>> START Information shown
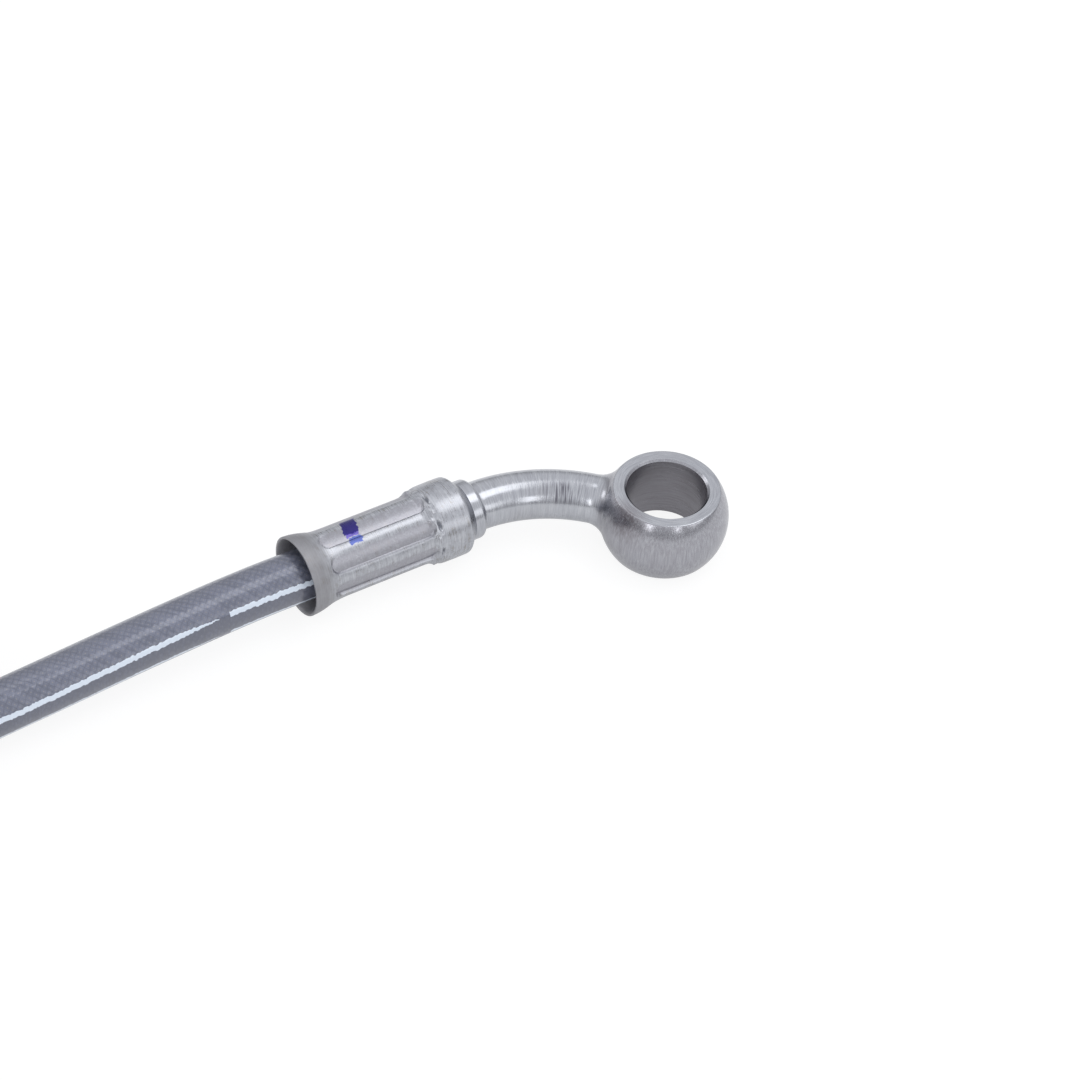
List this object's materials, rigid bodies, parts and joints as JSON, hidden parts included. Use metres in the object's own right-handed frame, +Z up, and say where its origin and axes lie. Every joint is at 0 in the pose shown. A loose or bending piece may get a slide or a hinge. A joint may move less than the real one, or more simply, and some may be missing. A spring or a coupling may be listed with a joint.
{
  "type": "brake hose",
  "caption": "Braided brake hose with a clear smoked jacket and a bent banjo fitting crimped on each end, its spare length in a tied coil.",
  "frame": {"origin": "on the bench under the middle of the box of the near fitting and its ferrule", "axes": "+X along the near ferrule from its mouth to the eye, +Z up along the eye's bore, and the neck bends towards -Y"},
  "size_m": [0.1819, 0.1002, 0.0199],
  "materials": {
    "fitting_steel": "turned and milled steel, satin",
    "ferrule_steel": "turned steel, dull brownish grey, pressed by eight dies",
    "smoked_jacket": "glossy see-through smoked plastic",
    "braid_steel": "woven fine steel wire",
    "liner_ptfe": "smooth waxy white",
    "tie_nylon": "moulded nylon, fine matt"
  },
  "bodies": {
    "root": {"banjo_fitting": "fitting_steel", "crimp_ferrule": "ferrule_steel", "hose_cover": "smoked_jacket", "hose_braid": "braid_steel", "hose_liner": "liner_ptfe", "hose_coil": "smoked_jacket", "tail_cover": "smoked_jacket", "tail_braid": "braid_steel", "tail_liner": "liner_ptfe", "far_banjo_fitting": "fitting_steel", "far_crimp_ferrule": "ferrule_steel", "coil_tie": "tie_nylon"}
  },
  "joints": []
}
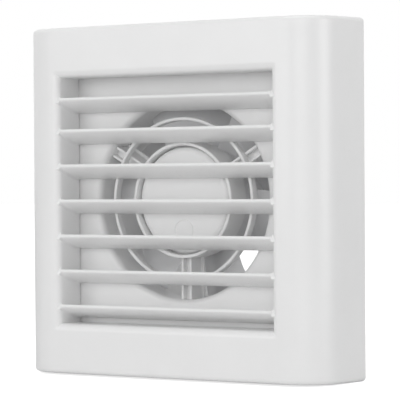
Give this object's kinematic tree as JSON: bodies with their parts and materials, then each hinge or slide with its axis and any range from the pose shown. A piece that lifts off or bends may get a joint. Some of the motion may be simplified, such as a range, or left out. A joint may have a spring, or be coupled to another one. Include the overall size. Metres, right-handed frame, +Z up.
{
  "type": "axial extractor fan",
  "caption": "Square wall-mounted axial extractor fan with a louvred clip-on front, an open motor bracket and a round duct spigot.",
  "frame": {"origin": "on the duct axis, in the plane of the wall that the base flange lies on", "axes": "+Y along the duct axis into the wall, +Z up, +X to the right as seen from the room"},
  "size_m": [0.158, 0.086, 0.158],
  "materials": {
    "cover_abs": "smooth semi-gloss white ABS",
    "body_abs": "smooth satin white ABS",
    "impeller_plastic": "semi-gloss pale plastic",
    "grommet_rubber": "matte rubber",
    "nylon": "matte natural nylon",
    "terminal_brass": "turned brass",
    "zinc_steel": "bright zinc-plated steel",
    "shaft_steel": "ground steel",
    "lamination_steel": "stacked silicon-steel sheet with a dull edge",
    "coil_copper": "enamelled copper wire",
    "shading_copper": "bare copper",
    "cage_aluminium": "cast aluminium",
    "sintered_bronze": "oil-filled sintered bronze",
    "lead_brown": "brown PVC insulation",
    "lead_blue": "blue PVC insulation",
    "fuse_ceramic": "glazed ceramic",
    "fibre": "waxed fibre"
  },
  "bodies": {
    "body": {"fan_body": "body_abs", "motor_bracket": "body_abs", "cable_grommet": "grommet_rubber", "terminal_block": "nylon", "terminal_tubes": "terminal_brass", "terminal_screws": "zinc_steel", "terminal_block_screw": "zinc_steel", "cable_clamp": "body_abs", "cable_clamp_screws": "zinc_steel", "live_lead": "lead_brown", "neutral_lead": "lead_blue", "stator_stack": "lamination_steel", "coil_bobbins": "nylon", "coil_windings": "coil_copper", "shading_rings": "shading_copper", "thermal_fuse": "fuse_ceramic", "front_end_bracket": "zinc_steel", "rear_end_bracket": "zinc_steel", "front_bearing": "sintered_bronze", "rear_bearing": "sintered_bronze", "motor_screws": "zinc_steel"},
    "cover": {"front_cover": "cover_abs"},
    "rotor": {"impeller": "impeller_plastic", "impeller_clip": "zinc_steel", "motor_shaft": "shaft_steel", "rotor_core": "lamination_steel", "rotor_cage": "cage_aluminium", "thrust_washers": "fibre"}
  },
  "joints": [
    {"name": "impeller_spin", "type": "hinge", "parent": "body", "child": "rotor", "pos_m": [0, 0, 0], "axis": [0, 1, 0], "continuous": true},
    {"name": "cover_pull", "type": "slide", "parent": "body", "child": "cover", "axis": [0, -1, 0], "range_m": [0, 0.045]}
  ]
}
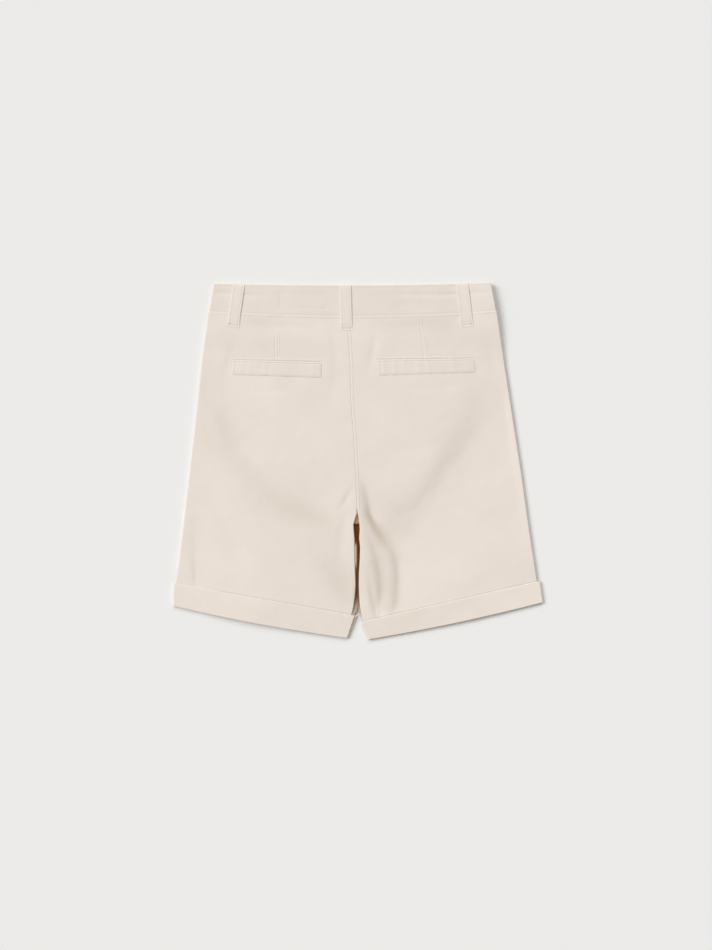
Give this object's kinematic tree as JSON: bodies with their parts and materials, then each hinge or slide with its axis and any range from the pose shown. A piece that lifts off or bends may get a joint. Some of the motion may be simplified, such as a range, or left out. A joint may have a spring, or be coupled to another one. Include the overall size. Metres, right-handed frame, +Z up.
>> END Information shown
◆ **Short task**
Would you reproduce all the entries exactly?

◆ **Exercise result**
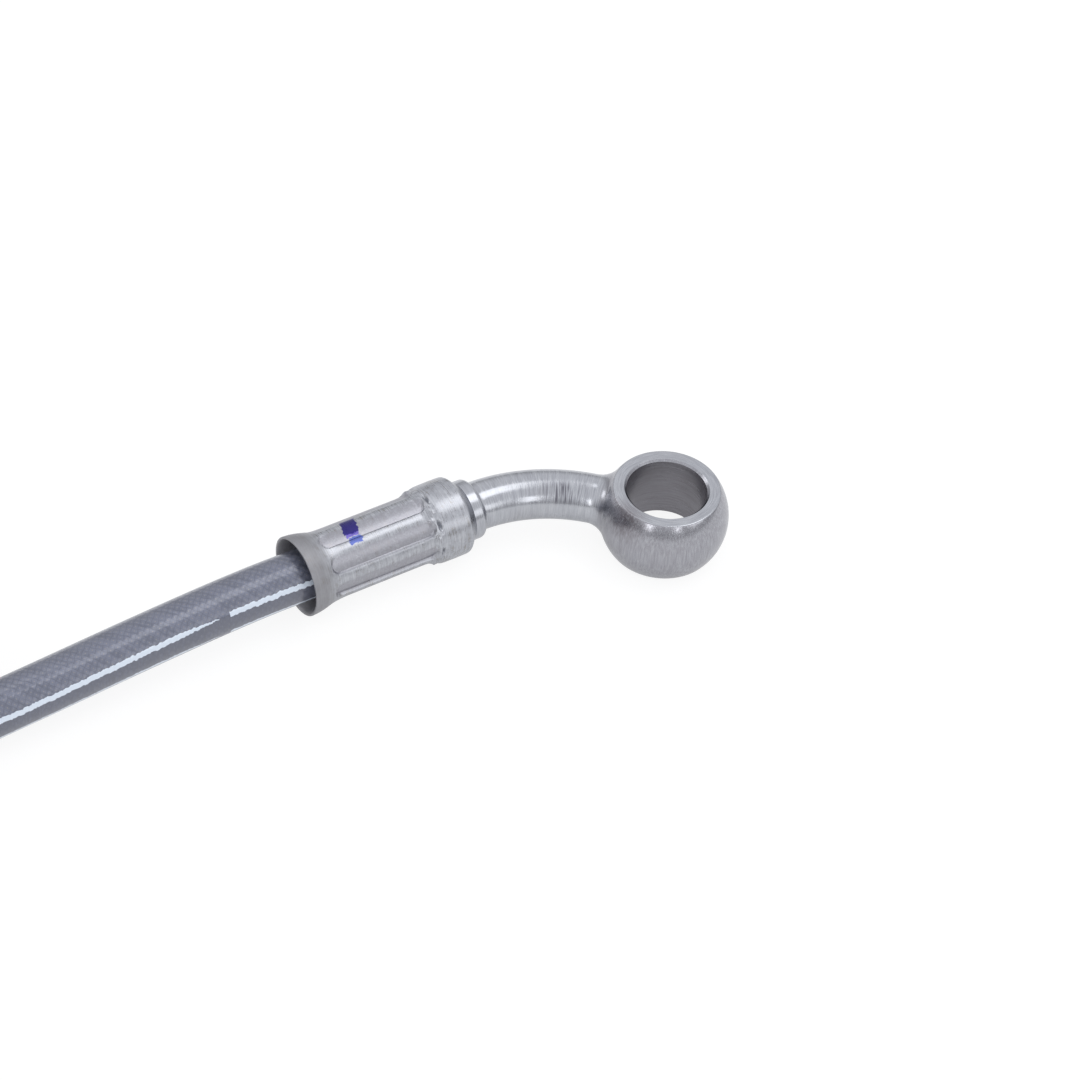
List this object's materials, rigid bodies, parts and joints as JSON, hidden parts included. Use metres in the object's own right-handed frame, +Z up, and say where its origin and axes lie. Every joint is at 0 in the pose shown. A loose or bending piece may get a slide or a hinge. A joint may move less than the real one, or more simply, and some may be missing. A spring or a coupling may be listed with a joint.
{
  "type": "brake hose",
  "caption": "Braided brake hose with a clear smoked jacket and a bent banjo fitting crimped on each end, its spare length in a tied coil.",
  "frame": {"origin": "on the bench under the middle of the box of the near fitting and its ferrule", "axes": "+X along the near ferrule from its mouth to the eye, +Z up along the eye's bore, and the neck bends towards -Y"},
  "size_m": [0.1819, 0.1002, 0.0199],
  "materials": {
    "fitting_steel": "turned and milled steel, satin",
    "ferrule_steel": "turned steel, dull brownish grey, pressed by eight dies",
    "smoked_jacket": "glossy see-through smoked plastic",
    "braid_steel": "woven fine steel wire",
    "liner_ptfe": "smooth waxy white",
    "tie_nylon": "moulded nylon, fine matt"
  },
  "bodies": {
    "root": {"banjo_fitting": "fitting_steel", "crimp_ferrule": "ferrule_steel", "hose_cover": "smoked_jacket", "hose_braid": "braid_steel", "hose_liner": "liner_ptfe", "hose_coil": "smoked_jacket", "tail_cover": "smoked_jacket", "tail_braid": "braid_steel", "tail_liner": "liner_ptfe", "far_banjo_fitting": "fitting_steel", "far_crimp_ferrule": "ferrule_steel", "coil_tie": "tie_nylon"}
  },
  "joints": []
}
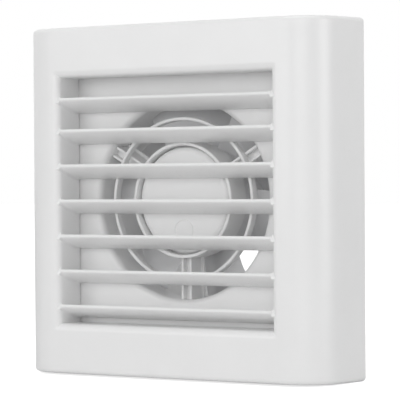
Give this object's kinematic tree as JSON: bodies with their parts and materials, then each hinge or slide with its axis and any range from the pose shown. A piece that lifts off or bends may get a joint. Some of the motion may be simplified, such as a range, or left out. A joint may have a spring, or be coupled to another one. Include the overall size. Metres, right-handed frame, +Z up.
{
  "type": "axial extractor fan",
  "caption": "Square wall-mounted axial extractor fan with a louvred clip-on front, an open motor bracket and a round duct spigot.",
  "frame": {"origin": "on the duct axis, in the plane of the wall that the base flange lies on", "axes": "+Y along the duct axis into the wall, +Z up, +X to the right as seen from the room"},
  "size_m": [0.158, 0.086, 0.158],
  "materials": {
    "cover_abs": "smooth semi-gloss white ABS",
    "body_abs": "smooth satin white ABS",
    "impeller_plastic": "semi-gloss pale plastic",
    "grommet_rubber": "matte rubber",
    "nylon": "matte natural nylon",
    "terminal_brass": "turned brass",
    "zinc_steel": "bright zinc-plated steel",
    "shaft_steel": "ground steel",
    "lamination_steel": "stacked silicon-steel sheet with a dull edge",
    "coil_copper": "enamelled copper wire",
    "shading_copper": "bare copper",
    "cage_aluminium": "cast aluminium",
    "sintered_bronze": "oil-filled sintered bronze",
    "lead_brown": "brown PVC insulation",
    "lead_blue": "blue PVC insulation",
    "fuse_ceramic": "glazed ceramic",
    "fibre": "waxed fibre"
  },
  "bodies": {
    "body": {"fan_body": "body_abs", "motor_bracket": "body_abs", "cable_grommet": "grommet_rubber", "terminal_block": "nylon", "terminal_tubes": "terminal_brass", "terminal_screws": "zinc_steel", "terminal_block_screw": "zinc_steel", "cable_clamp": "body_abs", "cable_clamp_screws": "zinc_steel", "live_lead": "lead_brown", "neutral_lead": "lead_blue", "stator_stack": "lamination_steel", "coil_bobbins": "nylon", "coil_windings": "coil_copper", "shading_rings": "shading_copper", "thermal_fuse": "fuse_ceramic", "front_end_bracket": "zinc_steel", "rear_end_bracket": "zinc_steel", "front_bearing": "sintered_bronze", "rear_bearing": "sintered_bronze", "motor_screws": "zinc_steel"},
    "cover": {"front_cover": "cover_abs"},
    "rotor": {"impeller": "impeller_plastic", "impeller_clip": "zinc_steel", "motor_shaft": "shaft_steel", "rotor_core": "lamination_steel", "rotor_cage": "cage_aluminium", "thrust_washers": "fibre"}
  },
  "joints": [
    {"name": "impeller_spin", "type": "hinge", "parent": "body", "child": "rotor", "pos_m": [0, 0, 0], "axis": [0, 1, 0], "continuous": true},
    {"name": "cover_pull", "type": "slide", "parent": "body", "child": "cover", "axis": [0, -1, 0], "range_m": [0, 0.045]}
  ]
}
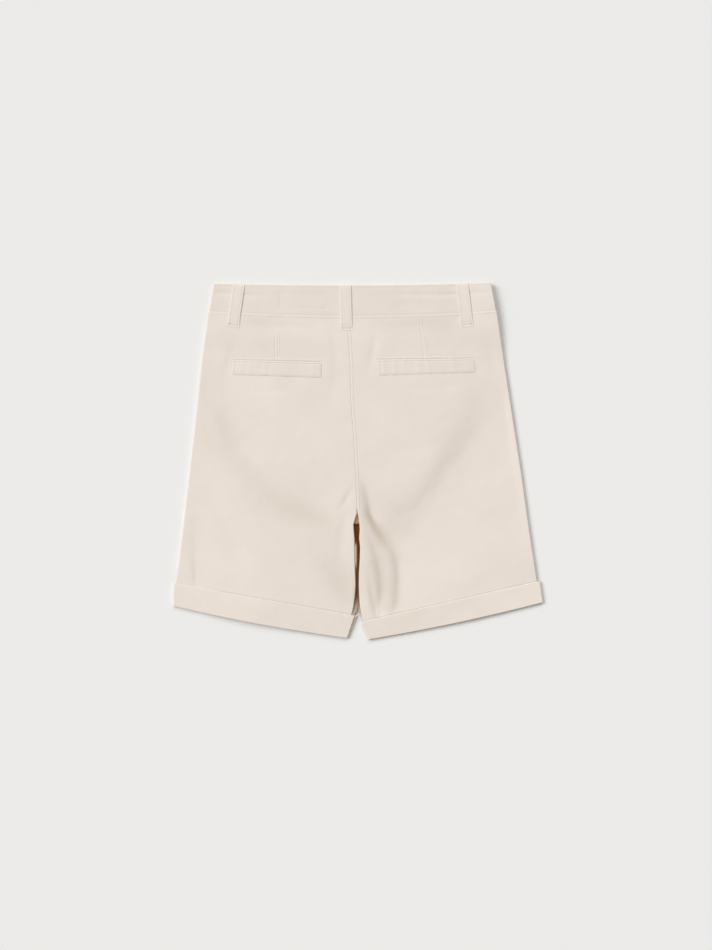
Give this object's kinematic tree as JSON: bodies with their parts and materials, then each hinge or slide with its axis and any range from the pose shown. A piece that lifts off or bends may get a joint. Some of the motion may be simplified, such as a range, or left out. A joint may have a spring, or be coupled to another one. Include the overall size. Metres, right-handed frame, +Z up.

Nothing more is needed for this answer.